> **Supplied material**:
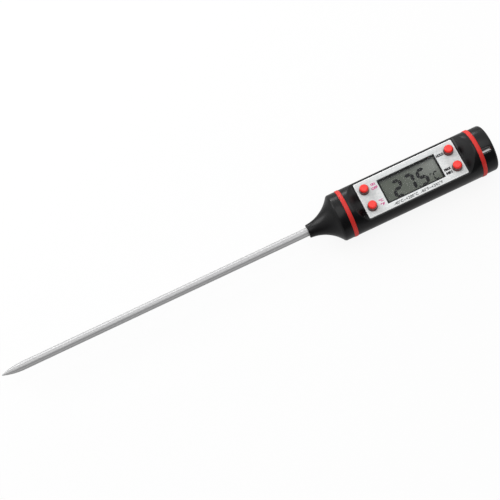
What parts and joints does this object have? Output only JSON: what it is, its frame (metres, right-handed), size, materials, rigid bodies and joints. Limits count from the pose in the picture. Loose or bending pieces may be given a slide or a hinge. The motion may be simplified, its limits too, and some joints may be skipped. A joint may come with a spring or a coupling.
{
  "type": "digital probe thermometer",
  "caption": "Pen-style digital probe thermometer: pointed steel stem, round black handle with a display and push buttons under a flat plate, red rings, screw-off battery cap.",
  "frame": {"origin": "centre of the collar face, where the stem leaves the neck, on the axis of the stem", "axes": "-X along the stem towards its point, +X towards the battery cap, +Z out of the faceplate, +Y across the handle"},
  "size_m": [0.2387, 0.0224, 0.0224],
  "materials": {
    "black_plastic": "satin moulded",
    "stainless": "satin drawn",
    "sealant": "cured sealant",
    "red_silicone": "moulded silicone",
    "silver_plate": "fine matt, printed",
    "clear_window": "clear acrylic",
    "dark_frame": "moulded",
    "lcd_glass": "grey-green reflective display",
    "elastomer": "layered elastomer",
    "board_green": "solder mask",
    "black_resin": "epoxy",
    "ceramic": "ceramic",
    "solder": "bright",
    "switch_metal": "plated",
    "zinc_steel": "zinc plated",
    "sensor_glass": "glass bead",
    "potting": "thermal compound",
    "wire_jacket": "insulated wire",
    "white_plastic": "moulded",
    "cell_steel": "plated",
    "contact_metal": "nickel plated",
    "red_button": "moulded"
  },
  "bodies": {
    "handle": {"handle_body": "black_plastic", "probe_stem": "stainless", "neck_seal": "sealant", "front_ring": "red_silicone", "faceplate": "silver_plate", "lcd_window": "clear_window", "lcd_frame": "dark_frame", "lcd_glass": "lcd_glass", "zebra_strips": "elastomer", "circuit_board": "board_green", "controller_chip": "black_resin", "surface_parts": "ceramic", "solder_joints": "solder", "switch_housings": "switch_metal", "board_screws": "zinc_steel", "thermistor": "sensor_glass", "tip_potting": "potting", "thermistor_leads": "wire_jacket", "battery_carrier": "white_plastic", "battery_cell": "cell_steel", "positive_contact": "contact_metal", "negative_contact": "contact_metal"},
    "button_power": {"button_power": "red_button", "plunger_power": "black_resin"},
    "button_units": {"button_units": "red_button", "plunger_units": "black_resin"},
    "button_hold": {"button_hold": "red_button", "plunger_hold": "black_resin"},
    "button_max_min": {"button_max_min": "red_button", "plunger_max_min": "black_resin"},
    "seal": {"rear_ring": "red_silicone"},
    "cap": {"battery_cap": "black_plastic"}
  },
  "joints": [
    {"name": "power_press", "type": "slide", "parent": "handle", "child": "button_power", "axis": [0, 0, -1], "range_m": [0, 0.0005], "stiffness_N_per_m": 400, "springref_m": -0.001},
    {"name": "units_press", "type": "slide", "parent": "handle", "child": "button_units", "axis": [0, 0, -1], "range_m": [0, 0.0005], "stiffness_N_per_m": 400, "springref_m": -0.001},
    {"name": "hold_press", "type": "slide", "parent": "handle", "child": "button_hold", "axis": [0, 0, -1], "range_m": [0, 0.0005], "stiffness_N_per_m": 400, "springref_m": -0.001},
    {"name": "max_min_press", "type": "slide", "parent": "handle", "child": "button_max_min", "axis": [0, 0, -1], "range_m": [0, 0.0005], "stiffness_N_per_m": 400, "springref_m": -0.001},
    {"name": "cap_travel", "type": "slide", "parent": "handle", "child": "seal", "axis": [1, 0, 0], "range_m": [0, 0.0032]},
    {"name": "cap_turn", "type": "hinge", "parent": "seal", "child": "cap", "pos_m": [0.0857, 0, 0], "axis": [1, 0, 0], "range_deg": [0, 1153]}
  ],
  "couplings": [
    {"joint": "cap_turn", "follows": "cap_travel", "rad_per_m": 6283.2}
  ]
}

> **Your instructions**: Copy each line of the preceding data that contains the string "materials".

> **Output of the task**:
What parts and joints does this object have? Output only JSON: what it is, its frame (metres, right-handed), size, materials, rigid bodies and joints. Limits count from the pose in the picture. Loose or bending pieces may be given a slide or a hinge. The motion may be simplified, its limits too, and some joints may be skipped. A joint may come with a spring or a coupling.
  "materials": {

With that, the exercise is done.